I agree with Alasdair MacIntyre when he insists that all ethics are grounded in traditions, and that these senses of justice are expressions of specific senses of rationality that are also grounded in traditions.[2] What I am suggesting is that there are too many ethical visions being promoted in the name of Jesus which have, in reality, no connection with the tradition of the gospel; this includes those supposed expressions of the gospel which seem to have no ethical demands at all. A Progressive Orthodox Adventism resists and must resist all of these, recognizing that every bit of personal piety and every social activism and claim about equal rights must grow naturally from the gospel itself, and if there are ethical demands that have no continuity with the implications of the gospel, then they are not binding. Further, a Progressive Orthodox Adventism also recognizes that every ontological claim has ethical implications, and that the ontological claims of the Christ Event are no exception, and so there can be announcement of the gospel without always upholding its ethical demands—for justice, equality, righteousness, etc.

FOURTH THESIS: ‘Orthodoxy’ is primarily ‘right glory’, from which its second definition, ‘right opinion’ is derived.


The word ‘orthodox’ comes from a combination of two Greek words: ortho (straight; right) + doxa (opinion; glory). In typical Christian usage, the term is used as a descriptor of those ideas that are deemed ‘correct’. However, in the context of church life, the term is always inevitably a description of the majority opinion. My usage here is decidedly different, and while the reader may find my usage problematic, I hope that it will become evident why I have chosen this usage, which is explained in detail in the first installment of this series.

I have already argued at length that the source of our theology must be the object of theology: God in God’s revelation—the Christ Event. To this Event I am ascribing the fixed description of objective orthodoxy: for Progressive Orthodoxy, every articulation in the church of orthodoxy (in worship and theology) seeks to be a reiteration of the implications of that ‘particular glory’. For this reason, as we strive to better understand the implications of the Christ Event, we become better able to judge between theologies; those theologies which more closely resemble and better articulate God’s revelation in Jesus are better theologies, and those which do not resemble God’s revelation and articulate it poorly are worse theologies.

This is, quite obviously, the continued principle behind Barth’s theological exegesis: just as he sought to find the degree to which the words of the Bible were bearing witness to the Word of God, what I am suggesting is that theology may be deemed more or less orthodox according to the degree to which it faithfully bears witness to the Christ Event. All theology must strive to bear witness to this Event in its fullness.

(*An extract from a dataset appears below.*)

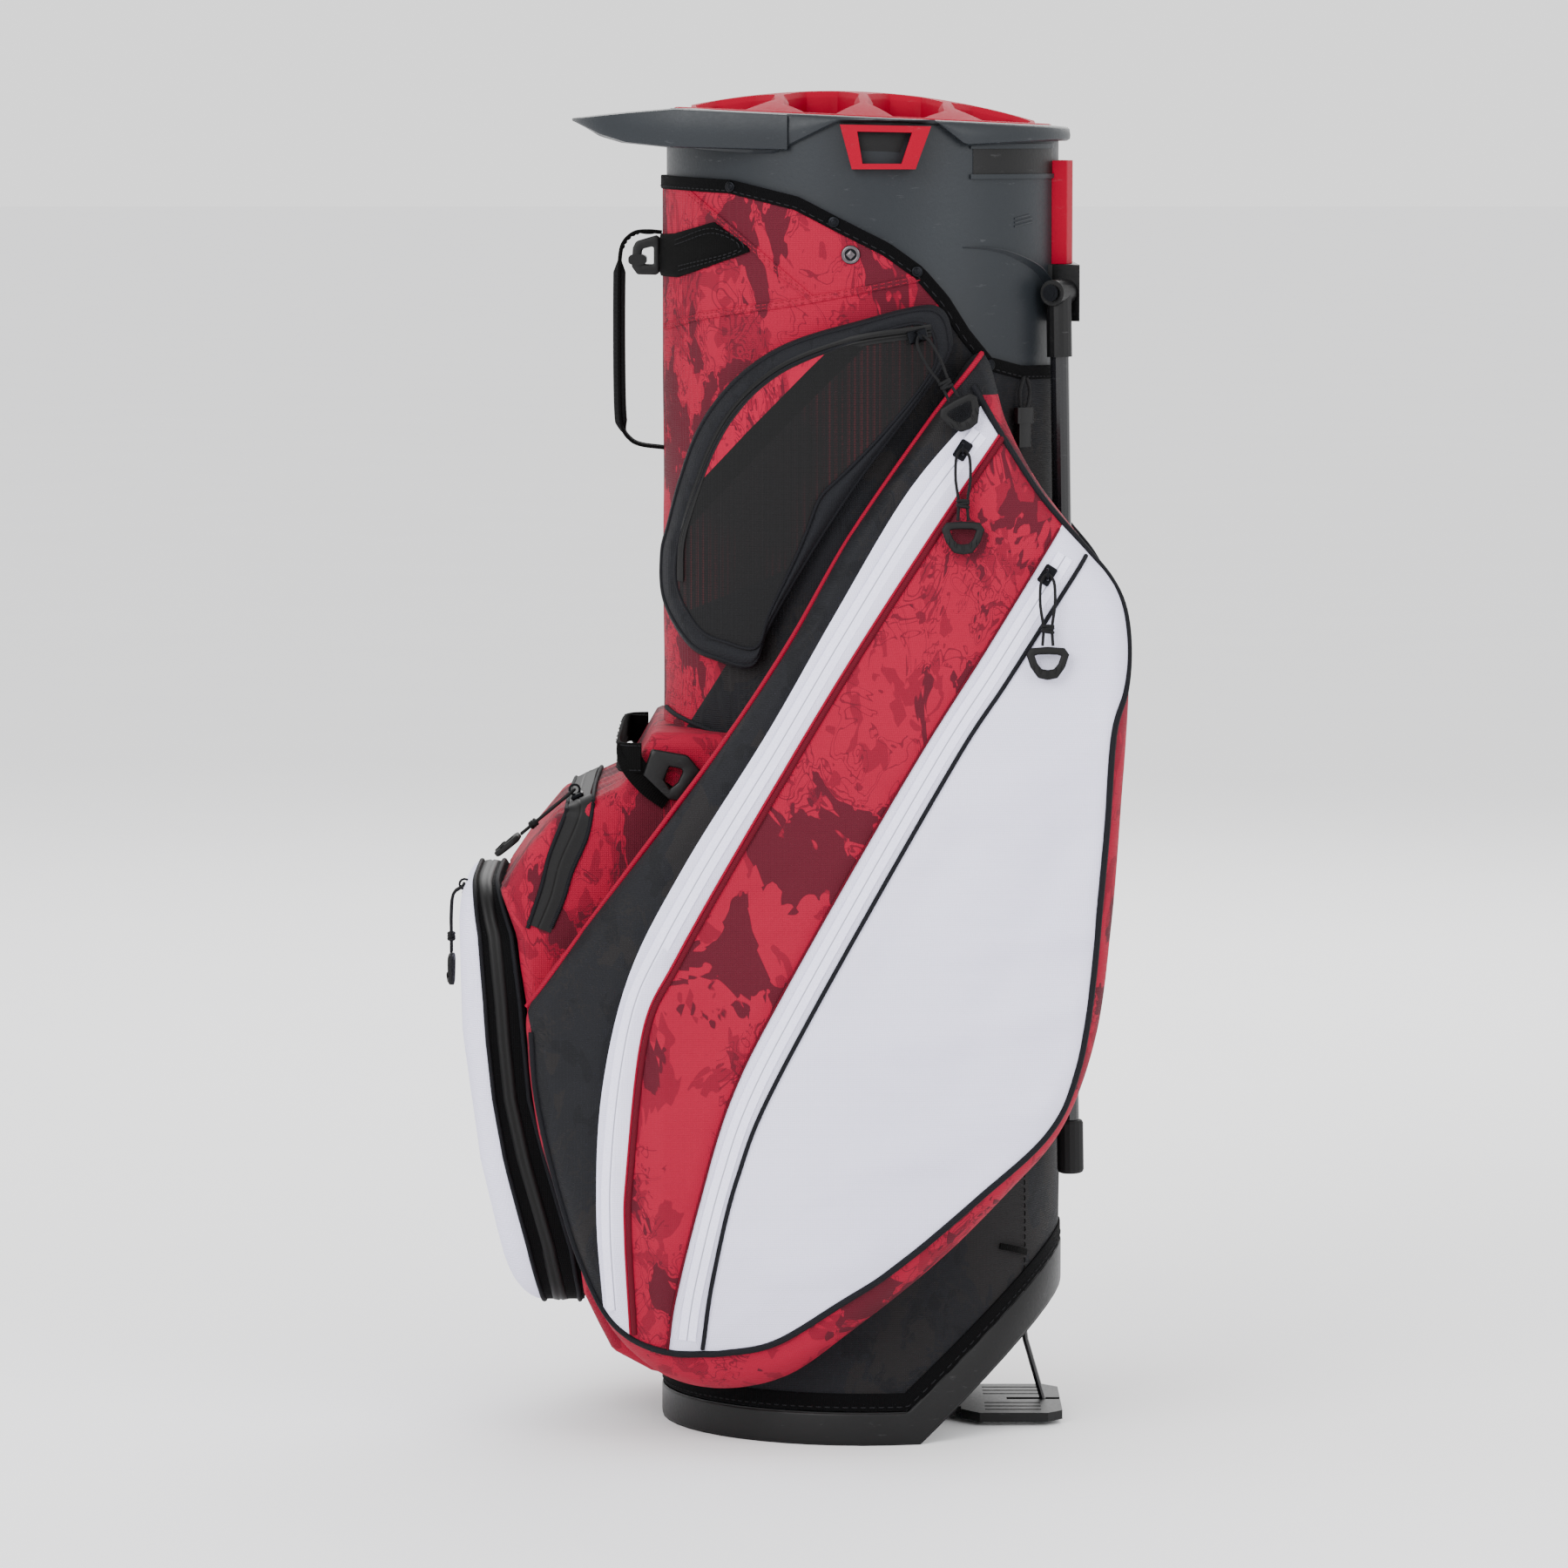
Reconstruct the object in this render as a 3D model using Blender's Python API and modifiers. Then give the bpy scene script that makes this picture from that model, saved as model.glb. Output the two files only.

Integral to this striving to faithfully bear witness to the Christ Event is paying close attention to the ways in which others in the church’s history have witnessed to it; there is no need (or excuse) for us to reinvent the wheel. Historically, orthodoxy has been, to a large degree, defined as agreement with the conclusions of the ecumenical councils, as expressed in the creeds (Apostles’, Nicene, Chalcedonian). These too, like the Bible and like contemporary theology, must be engaged with critically and openly, to discover how faithfully they have witnessed to the Christ Event. Thus far, I have found that they have been deeply faithful (hence my comfort with, and even gravitation towards the term ‘orthodoxy’). But even if someone finds them unfaithful, they must not be dismissed before they are adequately wrestled with and understood. As Barth said, “Do the great teachers of the Church, do the Councils not possess a—certainly not heavenly—but, even so, earthly, human ‘authority’? We should not be too ready to say, No…. it must be borne in the mind that, as member of the Church, as belonging to the congregatio fidelium, one must not speak without having heard.”[3]


I do not want to be redundant by pointing out that the obvious claim I have made is that Christian theology and practice must be subject to the Christ Event. I will now mention one implicit dimension that may have gone unnoticed: no theological question or idea should be rejected outright because it is uncommon or because it challenges previously held assumptions. Rather, the question that must be asked of these is whether or not they violate the integrity of the witness to the Christ Event, and whether or not they inhibit Christians from faithfully living doxologically.

A theology which recognizes the Christ Event as its object, Lord and criticism does not ask, “Does this or that theory agree with the Bible?” No, it asks, “How does this or that theory correspond to the Christ Event as witnessed to in the Bible? How does it challenge or enhance my understanding of this Event? How does this inhibit or clarify my witness to it? How does this deter or encourage me to live more doxologically?” Perhaps the most pressing example with which to test this method is the question of evolution: how does an evolutionary account of origins challenge or enhance our understanding of the Christ Event? I will not seek to answer this now, but what I will say is that the answer can no longer be so absurdly simple as, “It nullifies the cross because of death before sin,” or, “It doesn’t affect anything.” When we put to the test our theology against the object of our theology, it forces us to be more honest with the implications, and this gives us the freedom to continue striving for better understanding of the Christ Event, and for better ways to witness to it.


It is only when we recognize that the true object of our theology is God in God’s revelation—and not the Bible itself or the religious life of the community of faith—that we are able to truly recognize the need for continued, critical reflection on our own theology. And more than that, only when the object of theology is the Living God can we expect continued revelation and leading by God’s Spirit as we continually grapple with the gospel in the various contexts in which we live and believe. Thus, it must be said that Progressive Orthodoxy sees the task of theology not only as bearing witness to the past, but also seeking God’s glory in order to guide the church and the world into the future.


[1] David Bentley Hart, The Beauty of the Infinite: The Aesthetics of Christian Truth (Grand Rapids: Wm. B. Eerdmans Publishing Co., 2003), p. 156.

[2] See Alasdair MacIntyre, Whose Justice? Whose Rationality? (Notre Dame: University of Notre Dame Press, 1988). See also relevant sections in Alasdair MacIntyre, The MacIntyre Reader, ed. Kevin Knight (Notre Dame: University of Notre Dame Press, 1998), pp. 105-119, 159-170, 202-220.

[3] Karl Barth, Credo, trans. J. Strathearn McNab (London: Hodder and Stoughton, 1964), p. 181.